Business continuity as a service allows an organization to outsource maintenance of your business continuity strategies, response plans and assurance framework and should cover, as a minimum, undertaking the activities to ensure strategies and plans are relevant, fit for purpose and are proven to be effective.  In essence, BCaaS is a business continuity management system (BCMS) that is operated by a third party.

Some of the main considerations for evaluating a business continuity as a service supplier are:

How does the supplier embed a management process in your organization?
This really is a success or failure issue.  Offering to operate a business continuity management framework (or any other risk/compliance framework for that matter), requires that an external organization is capable of ‘keeping a finger on the pulse’ within your organization. This means that they can see what’s going on (or not going on) and can collaborate across physical organization boundaries.  This requires more than a ‘how’s it going’ email and a few conference calls. What this requires is that your BCaaS supplier is capable of continuously acquiring actionable intelligence of the status and disposition of all aspects of your business continuity activities. 

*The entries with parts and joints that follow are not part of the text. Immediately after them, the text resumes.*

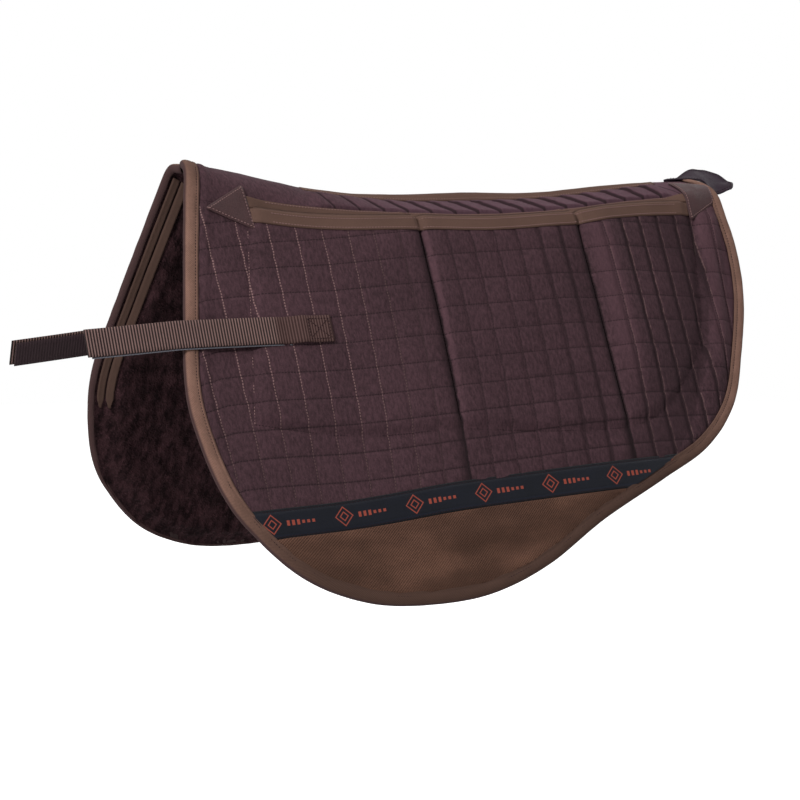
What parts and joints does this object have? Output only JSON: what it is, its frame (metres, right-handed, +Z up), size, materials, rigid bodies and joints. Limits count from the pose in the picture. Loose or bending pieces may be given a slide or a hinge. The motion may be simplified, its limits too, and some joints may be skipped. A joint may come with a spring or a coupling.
{
  "type": "felt saddle pad",
  "caption": "Contoured quilted saddle pad with a felt core and fleece lining, shim pockets along both sides, bound edges, lower wear patches, a rear tab and forward straps.",
  "frame": {"origin": "on the underside of the lining, under the spine at mid length, where the pad lies on the horse's back", "axes": "+X along the spine towards the rear, +Z up, -Y the pad's near (left) side"},
  "size_m": [0.8934, 0.4866, 0.4869],
  "materials": {
    "quilt": "quilted matt woven cotton",
    "felt": "pressed felt",
    "fleece": "deep synthetic fleece",
    "backing": "plain woven cloth",
    "binding": "folded woven binding tape",
    "tape": "woven twill tape",
    "ribbon": "woven jacquard ribbon",
    "nylon": "coarse woven nylon",
    "leather": "dark smooth leather",
    "webbing": "ribbed woven webbing",
    "grip_tape": "hook-and-loop tape",
    "shim": "pressed felt"
  },
  "bodies": {
    "spine": {"withers_cap": "quilt", "spine_strip": "quilt", "loin_cap": "quilt", "spine_tape": "tape", "spine_backing": "backing", "spine_fleece": "fleece", "front_spine_binding": "binding", "rear_spine_binding": "binding", "rear_tab_base": "leather"},
    "rear_tab": {"rear_tab_flap": "leather"},
    "left_side": {"left_upper_cover": "quilt", "left_quilted_cover": "quilt", "left_pocket_backing": "backing", "left_felt_core": "felt", "left_fleece_lining": "fleece", "left_edge_binding": "binding", "left_opening_outer_tape": "tape", "left_opening_inner_tape": "tape", "left_pocket_upper_tape": "tape", "left_pocket_lower_tape": "tape", "left_front_corner_patch": "leather", "left_rear_corner_patch": "leather", "left_trim_ribbon": "ribbon", "left_wear_patch": "nylon", "left_strap_sewn_end": "webbing"},
    "left_front_shim_body": {"left_front_shim": "shim"},
    "left_middle_shim_body": {"left_middle_shim": "shim"},
    "left_rear_shim_body": {"left_rear_shim": "shim"},
    "left_strap": {"left_strap_webbing": "webbing", "left_strap_grip_tape": "grip_tape"},
    "left_strap_tip": {"left_strap_tip_webbing": "webbing", "left_strap_tip_grip_tape": "grip_tape"},
    "right_side": {"right_upper_cover": "quilt", "right_quilted_cover": "quilt", "right_pocket_backing": "backing", "right_felt_core": "felt", "right_fleece_lining": "fleece", "right_edge_binding": "binding", "right_opening_outer_tape": "tape", "right_opening_inner_tape": "tape", "right_pocket_upper_tape": "tape", "right_pocket_lower_tape": "tape", "right_front_corner_patch": "leather", "right_rear_corner_patch": "leather", "right_trim_ribbon": "ribbon", "right_wear_patch": "nylon", "right_strap_sewn_end": "webbing"},
    "right_front_shim_body": {"right_front_shim": "shim"},
    "right_middle_shim_body": {"right_middle_shim": "shim"},
    "right_rear_shim_body": {"right_rear_shim": "shim"},
    "right_strap": {"right_strap_webbing": "webbing", "right_strap_grip_tape": "grip_tape"},
    "right_strap_tip": {"right_strap_tip_webbing": "webbing", "right_strap_tip_grip_tape": "grip_tape"}
  },
  "joints": [
    {"name": "left_side_opens", "type": "hinge", "parent": "spine", "child": "left_side", "pos_m": [-0.333, -0.02257, 0.05926], "axis": [0.9993, -0.0017, -0.0374], "range_deg": [-40, 3]},
    {"name": "left_strap_swings", "type": "hinge", "parent": "left_side", "child": "left_strap", "pos_m": [-0.2558, -0.11131, -0.11489], "axis": [0.0074, 0.4066, 0.9136], "range_deg": [0, 150]},
    {"name": "left_strap_folds", "type": "hinge", "parent": "left_strap", "child": "left_strap_tip", "pos_m": [-0.38929, -0.10959, -0.11457], "axis": [-0.0074, -0.4066, -0.9136], "range_deg": [-170, 72]},
    {"name": "left_front_shim_slides", "type": "slide", "parent": "left_side", "child": "left_front_shim_body", "axis": [0, 0.4067, 0.9135], "range_m": [0, 0.125]},
    {"name": "left_middle_shim_slides", "type": "slide", "parent": "left_side", "child": "left_middle_shim_body", "axis": [0, 0.4067, 0.9135], "range_m": [0, 0.16]},
    {"name": "left_rear_shim_slides", "type": "slide", "parent": "left_side", "child": "left_rear_shim_body", "axis": [0, 0.4067, 0.9135], "range_m": [0, 0.16]},
    {"name": "right_side_opens", "type": "hinge", "parent": "spine", "child": "right_side", "pos_m": [-0.333, 0.02257, 0.05926], "axis": [-0.9993, -0.0017, 0.0374], "range_deg": [-40, 3]},
    {"name": "right_strap_swings", "type": "hinge", "parent": "right_side", "child": "right_strap", "pos_m": [-0.2558, 0.11867, -0.13141], "axis": [0.0414, 0.4069, -0.9125], "range_deg": [0, 150]},
    {"name": "right_strap_folds", "type": "hinge", "parent": "right_strap", "child": "right_strap_tip", "pos_m": [-0.38917, 0.1196, -0.13705], "axis": [-0.0414, -0.4069, 0.9125], "range_deg": [-170, 72]},
    {"name": "right_front_shim_slides", "type": "slide", "parent": "right_side", "child": "right_front_shim_body", "axis": [0, -0.4067, 0.9135], "range_m": [0, 0.125]},
    {"name": "right_middle_shim_slides", "type": "slide", "parent": "right_side", "child": "right_middle_shim_body", "axis": [0, -0.4067, 0.9135], "range_m": [0, 0.16]},
    {"name": "right_rear_shim_slides", "type": "slide", "parent": "right_side", "child": "right_rear_shim_body", "axis": [0, -0.4067, 0.9135], "range_m": [0, 0.16]},
    {"name": "rear_tab_lifts", "type": "hinge", "parent": "spine", "child": "rear_tab", "pos_m": [0.357, 0, 0.0407], "axis": [0, -1, 0], "range_deg": [0, 100]}
  ]
}
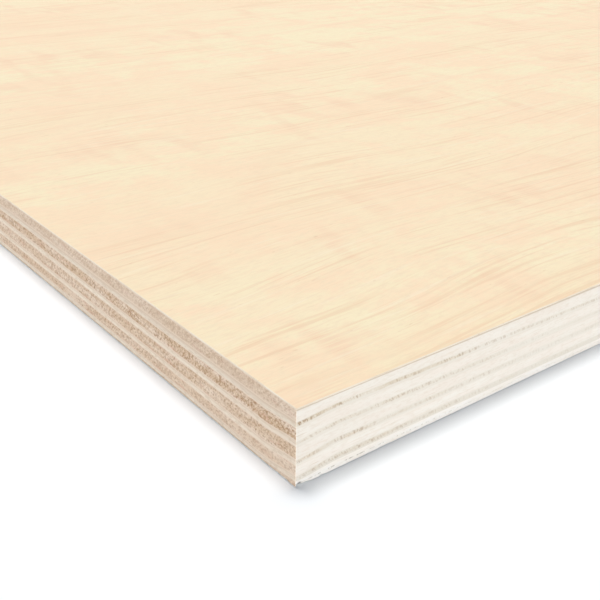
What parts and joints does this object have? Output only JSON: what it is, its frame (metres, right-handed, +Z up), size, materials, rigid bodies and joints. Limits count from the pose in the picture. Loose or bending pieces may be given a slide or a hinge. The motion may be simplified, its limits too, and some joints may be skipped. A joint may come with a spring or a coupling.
{
  "type": "plywood sheet",
  "caption": "Flat rectangular sheet of pale hardwood plywood, its crossed veneer plies showing as alternating bands along the sawn edges.",
  "frame": {"origin": "centre of the underside, on the floor that the sheet lies on", "axes": "+X along the sheet and the grain of its faces, +Y across it, +Z up through its thickness to the better face"},
  "size_m": [2.44, 1.22, 0.018],
  "materials": {
    "face_veneer": "sanded, bare",
    "crossband": "sawn edge, bare",
    "long_core": "sawn edge, bare",
    "back_veneer": "sanded, bare"
  },
  "bodies": {
    "root": {"face_veneer": "face_veneer", "crossband_1": "crossband", "long_core_1": "long_core", "crossband_2": "crossband", "centre_core": "long_core", "crossband_3": "crossband", "long_core_2": "long_core", "crossband_4": "crossband", "back_veneer": "back_veneer"}
  },
  "joints": []
}
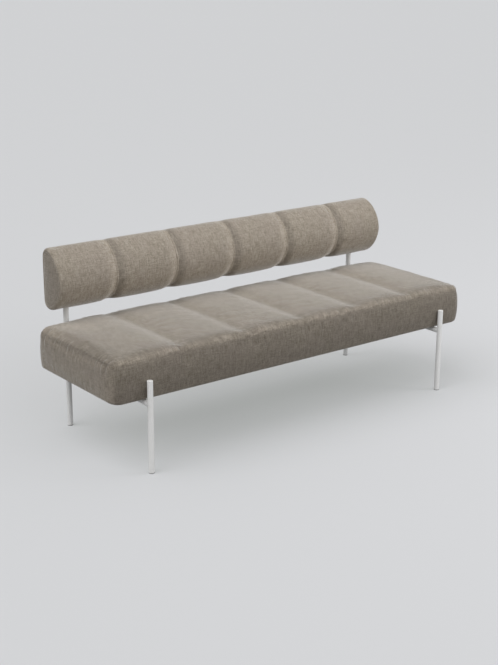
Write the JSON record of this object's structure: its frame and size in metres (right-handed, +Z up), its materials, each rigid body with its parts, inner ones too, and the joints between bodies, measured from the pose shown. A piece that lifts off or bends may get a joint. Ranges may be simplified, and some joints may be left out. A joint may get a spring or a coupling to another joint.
{
  "type": "dining sofa",
  "caption": "Armless dining sofa with a channelled upholstered seat and a half-round bolster back, on slim round steel tube legs and rear posts.",
  "frame": {"origin": "on the floor, midway between the four tubes that stand on it", "axes": "+X along the sofa to the viewer's right, +Y from front to back, +Z up"},
  "size_m": [2, 0.7091, 0.8366],
  "materials": {
    "white_tube": "white powder coat, satin",
    "white_cap": "white moulded cap",
    "glide": "grey moulded glide",
    "weave": "taupe melange plain weave",
    "foam": "polyurethane foam",
    "lining": "black spun dust cloth",
    "timber": "planed softwood",
    "plywood": "plywood, sanded",
    "zinc": "zinc-plated steel"
  },
  "bodies": {
    "root": {"base_back_rail": "timber", "base_cross_rail_left": "timber", "base_cross_rail_right": "timber", "base_end_rail_left": "timber", "base_end_rail_right": "timber", "base_front_rail": "timber", "base_inner_rail_left": "timber", "base_inner_rail_right": "timber", "bolster_board": "plywood", "bolster_bolts": "zinc", "bolster_cover": "weave", "bolster_foam": "foam", "bolster_inserts": "zinc", "bolster_washers": "zinc", "corner_block_back_left": "timber", "corner_block_back_right": "timber", "corner_block_front_left": "timber", "corner_block_front_right": "timber", "front_glide_left": "glide", "front_glide_right": "glide", "front_leg_cap_left": "white_cap", "front_leg_cap_right": "white_cap", "front_leg_left": "white_tube", "front_leg_right": "white_tube", "post_block_left": "timber", "post_block_right": "timber", "rear_glide_left": "glide", "rear_glide_right": "glide", "rear_post_cap_left": "white_cap", "rear_post_cap_right": "white_cap", "rear_post_left": "white_tube", "rear_post_right": "white_tube", "seat_bolts": "zinc", "seat_cover": "weave", "seat_deck": "plywood", "seat_foam": "foam", "seat_inserts": "zinc", "seat_lining": "lining", "seat_washers": "zinc", "side_rail_left": "white_tube", "side_rail_right": "white_tube"}
  },
  "joints": []
}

Do they know how to deploy business continuity as a service?
Another success or failure issue: providing BCaaS is not the same as developing a business continuity plan or providing access to a platform, it’s a continuous process and your supplier needs the skills and knowledge to ensure sustained adoption of the service throughout your organization. They’ll need to show that they can advise you of the implications of deployment, how to drive adoption of the service and how you – the customer – can monitor adoption and engagement

Will they use someone else’s work?
Do you have to adopt your supplier’s methodology or can they absorb your current framework? If you have something that works for you and is familiar to your organization, do you really want to rework it completely?  It may be out-of-date, but a short remediation project could be all you need to make your plans ‘fit for purpose’.  And what if you have a BCM consultant in place who knows your organization and with whom you want to keep working: can you continue with this relationship and have the flexibility for your existing consultant to operate the supplier’s BCaaS platform?

Do they go beyond plan content maintenance?
Ensuring that the content of plans and strategies is well maintained is basically a content management activity which can and should be automated, but a business continuity management system is more, much more, than this.  When looking to appoint a BCaaS provider, ensure that they can do more than host your plans. Look for capabilities like:

  • Operation of an overall assurance framework including, but not limited to incident management and business continuity exercises;
  • Creation and delivery of awareness management campaigns;
  • Issue tracking and management (with something a little more sophisticated than spreadsheets!)

Business continuity as a service done well will solve many of the perennial problems associated with the adoption and operation of a business continuity management system. Delivered with the right tools it avoids trying to manage a process via a blizzard of spreadsheets, freeing people up to focus on high value knowledge work.  But choose your supplier well because, as the idea gains momentum, BCaaS could become a ‘fashion’: make sure that would-be suppliers have the tools, skills and capabilities to deliver the service you are being asked to pay for.